21/10/2023
ROSCIGNO: AMORE INFINITO
Fin da bambino ho provato forti sentimenti nei confronti del mio paese. In età scolare il mio sguardo curioso era rivolto verso un mondo ancora a me sconosciuto e la mia voglia di sentirmi Indiana Jones mi portava a girovagare per conoscere e scoprire piccoli cantucci del paese nascosti. Soprattutto ascoltavo la gente e osservavo il loro darsi da fare. Fino all’età di dieci anni quello che mi circondava era un mondo fantastico; non avvertivo il peso del giudizio, bensì scoprivo che i gesti delle persone si ripetevano all’infinito: ero perfettamente in grado di descrivere le gesta di un contadino al mattino, nei dettagli. Tutti ripetevano le stesse azioni in modo inconsapevole perché la loro unica attenzione era rivolta ai bisogni primari, non sempre totalmente soddisfatti; quindi non potevano fare altro che replicare sempre le medesime mansioni: cacciare lu ciuccio fuori dalla stalla e mettergli la varda, legare la zappa e lo stiavucco sopra la varda e infine legare la capra dietro a lu ciuccio e incamminarsi verso la frasceta, la fresta della chiesa oppure vsconte.

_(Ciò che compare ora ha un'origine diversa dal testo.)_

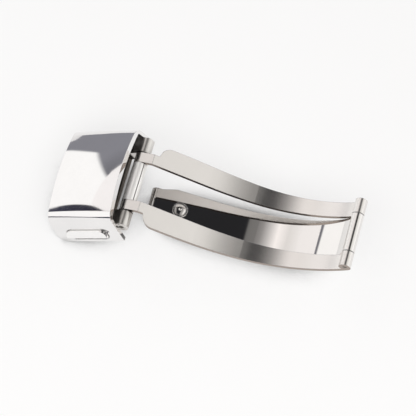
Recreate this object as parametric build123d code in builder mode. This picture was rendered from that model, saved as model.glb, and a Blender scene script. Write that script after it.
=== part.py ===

Si dirigevano in terreni diversi ma i gesti e le colture erano le stesse: l’unico scopo era coltivare, con la forza della volontà, perché, diversamente, la terra non avrebbe mai dato tanti frutti da raccogliere per sostenere la famiglia e questo rendeva il lavoro dei contadini del paese, un sacrificio ma anche un gesto da eroi.
Ero ancora piccolo quando osservavo gli sguardi dei contadini al rientro dai campi: un misto di stanchezza fisica, programmi per il giorno dopo e appagamento per aver adempiuto ai propri doveri di padre, di marito, di figlio.
La comunità era competitiva non nel fare mostra dei propri averi, me nell’impegno sul lavoro; la vera competizione si veniva a creare dentro il mulino, quando si esibivano i sacchi di grano, oppure in un frantoio nel momento in cui si esponeva agli sguardi altrui la resa delle proprie olive. Questo dava valore alla terra e tutti erano disposti, in caso di vendita, a pagare di più gli appezzamenti di terreno in determinate zone, perché consapevoli del fatto che il prezzo era collegato alla produttività e di conseguenza a un’ulteriore speranza per il sostentamento della famiglia. In genere il valore di un terreno si rintracciava proprio nel suo essere fruttuoso, giammai nella semplice posizione geografica o nell’accessibilità. Oggi, invece, i parametri che determinavano quel valore sono obsoleti e si è passati a una misurazione che prende in considerazione un valore commerciale, illusorio.
Roscigno, paese di contadini… a me sembrava un presepe a cielo aperto, in cui gli abitanti non cercavano di apparire, ma di essere, grazie a quei valori ben noti nella comunità.
Il lavoro rappresentava la leva grazie alla quale era possibile accumulare ricchezza in maniera onesta, giusta; nessuno provava a imbrogliare o a truffare il prossimo, perché la comunità stessa faceva da giudice e nessuno avrebbe potuto sopportare di essere escluso da una società di persone oneste.
Il senso civico era il cuore pulsante per il 98% degli abitanti di un piccolo borgo. Poi la modernità e le nuove opportunità hanno causato lo spopolamento: i giovani soprattutto sono andati via, hanno viaggiato e viaggiano per il mondo, carichi di valori sani e con una valigia piena di sogni da realizzare. La nostra terra infatti non offriva molte possibilità di miglioramento delle proprie condizioni di vita e concedeva poco tempo e poco spazio allo studio. Studiare però dà vita a un confronto aperto con nuove culture; tanti giovani hanno ripreso i percorsi di studio interrotti, frequentando per esempio le scuole serali: questo ha aggiunto altri sacrifici, ma senza di essi nulla poteva veramente arricchire le proprie menti, le proprie vite. I giovani di Roscigno hanno portato onore ovunque, hanno giovato in qualche modo alle comunità in cui sono stati accolti, hanno creato nuovi ceppi familiari senza mai dimenticare le scene di vita del borgo, portate dietro e custodite come qualcosa di molto prezioso.
Ora Roscigno aspetta chi può tornare, anche solo per periodi brevi, oppure attende le nuove generazioni, sangue dello stesso sangue, per rinsaldare quel legame, mai interrotto.
Roscignoli di tutto il mondo, senza di voi non c’è modo di preservare la nostra storia e la sopravvivenza del borgo.